Sometimes the people in charge think they know better than nature about how things should be done. Making changes can have disastrous results.
The Four Pests Campaign
Photo credit: US National Library of Medicine
It’s never a good idea to screw around with nature, even if you’re an all-powerful dictator. But Mao Zedong wasn’t exactly an expert when it came to conservation, so when he initiated the “Four Pests Campaign” in 1958, he thought he was saving China from all its ills and woes.
Much like Stalin over in the Soviet Union, Chairman Mao wanted to push China out of its agrarian past into a modern, 20th-century future. For example, he wanted to rid China of plague and pestilence, so he decided to eliminate four particularly irritating animals: mosquitoes, flies, rats, and sparrows. While the bugs and rats carried all sorts of diseases, the birds had a bad habit of raiding grain and rice farms. Chinese scientists crunched a few numbers and concluded that one single sparrow eats 4.5 kilograms (10 lb) of grain each year. So if you killed a million sparrows, that’s food for 60,000 hungry people.

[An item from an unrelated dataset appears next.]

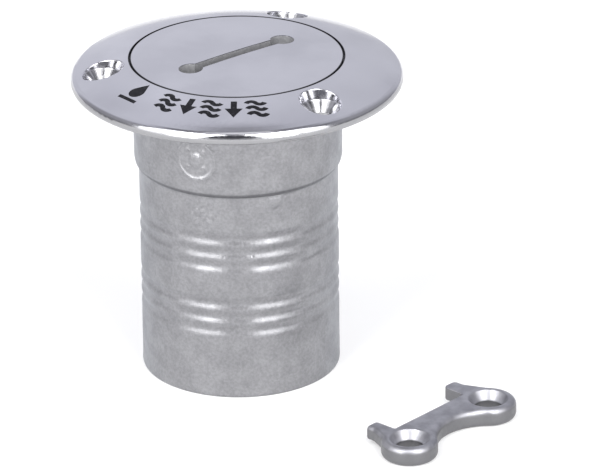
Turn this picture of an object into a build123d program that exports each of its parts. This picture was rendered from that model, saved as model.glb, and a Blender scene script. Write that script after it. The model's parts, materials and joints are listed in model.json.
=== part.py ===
from build123d import *
import os
from math import cos, pi, radians, sin, sqrt, tan

# A boat's deck filler: a flanged casting with a hose tail, a flush cap that screws into it, the bead chain
# and toggle bar that keep the cap from being lost, and the loose key that turns the cap.
# Millimetres. +Z is up, out of the deck. The origin is on the filler's axis, in the plane of the flange's
# underside, which sits on the deck.

os.makedirs("parts", exist_ok=True)

# ---- Driving dimensions ----

# Flange
flange_r = 42.5
flange_top_z = 7.0
dome_slope = 0.13
rim_corner_z = 2.82
rim_top_fillet = 2.1
rim_bottom_fillet = 1.4
recess_r = 27.6
recess_fillet = 0.12
seat_z = 2.0

# Screw holes, with seats for countersunk heads
screw_circle_r = 34.25
screw_count = 3
first_screw_angle = -52.8
screw_hole_r = 2.75
screw_head_r = 5.3
screw_seat_z = 3.9
screw_rim_fillet = 0.25

# Collar and hose tail
collar_r = 26.68
collar_bottom_z = -19.0
tail_r = 25.55
tail_top_z = -21.4
tail_bottom_z = -77.3
tail_chamfer = 0.5
bore_r = 23.4
groove_depth = 0.35
groove_width = 3.3
groove_pitch = 3.7
groove_group_z = (-36.75, -54.7)

# Raised marks of the casting: the foundry's ring with its dots, and the stub of the gate
relief_height = 0.3
foundry_angle = -113.9
foundry_z = -11.3
foundry_outer_r = 5.5
foundry_inner_r = 4.9
foundry_centre_r = 1.5
foundry_dot_circle_r = 3.1
foundry_dot_r = 0.45
gate_angle = -69.4
gate_z = -21.2
gate_length = 6.6
gate_width = 3.6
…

Inspired by the “science,” Mao initiated the Great Sparrow Campaign. A massive propaganda machine churned out thousands of posters featuring bright-eyed children and dead sparrows. Workers built scarecrows and flags to scare the birds, and people marched through town, banging pots and pans to frighten the sparrows away.
Birds were poisoned, eggs were crushed, and special zones were set up where marksmen and women could pick off sparrows as they flew by. Some say hundreds of millions of birds died, while others put the number at one billion. Whatever the death toll, the Four Pests Campaign nearly drove sparrows in China to extinction. Then the locusts showed up.
When doing their calculations, those Chinese scientists forgot an important piece of information. Birds keep insects in check. If you remove sparrows from the equation, things get real biblical real fast, and in 1960, the bugs absolutely destroyed Chinese crops, forcing Mao to remove the sparrow from his Four Pests Campaign. (Our fine feathered friend was replaced with the bedbug.)
Though it wasn’t the only factor involved, the Sparrow Campaign certainly played a key part in bringing about the Great Chinese Famine. The famine lasted four long years, and by the time it was over, approximately 30 million people were dead.
You would think that after all this time, we would finally start to get the message. However, mankind can be his own worst enemy, it seems. I wonder how many more times nature will kick us in the butt before we finallyt start to get the message?
Coffee out on the patio, even though it's hot already.
8 comments:
None so blind than the one who does not want to see.
No why would we :-)
There's nothing as arrogant as the human being I'm afraid. We keep on doing the same things over and over again. Just because something failed nine times it doesn't mean it will the tenth :-) :-) :-)
Have a great day!
Christer.
Reminds me of when the killed all the cats during the Black Death.
Even I with my phobia of birds can see how this would not be smart.....got a cool peach cream pie to share so save me a seat I'm on my way :))
This kind of thinking never ends. We see it all the time, lets bring this in to get rid of this and then that thing becomes a huge mistake.
Oh well pretty day on the Mountain so far. But I'll join you all on the patio
Hey Joel...
Unfortunately we see only what we want to see. It's a shame, that's for sure!
Thanks for stopping by today!
Hey Christer...
Man can sure be arrogant at times, I'm afraid. We don't seem to learn well from our own mistakes, either.
Thanks, my friend, for coming over today!
Hey Sixbears...
Had just about the same side effect as well. Not much changes, does it?
Thanks for the visit this morning!
Hey Mamahen...
That pie sounds really good to me. Gotta love peach season!
Thanks for coming over today!
Hey Jo...
I'll bet it is pretty in the mountains. It does seem that we keep on repeating the same type of mistakes over and over.
Thanks, sweetie, for dropping by today!
It is not nice to mess with Mother Nature, she just may fight back.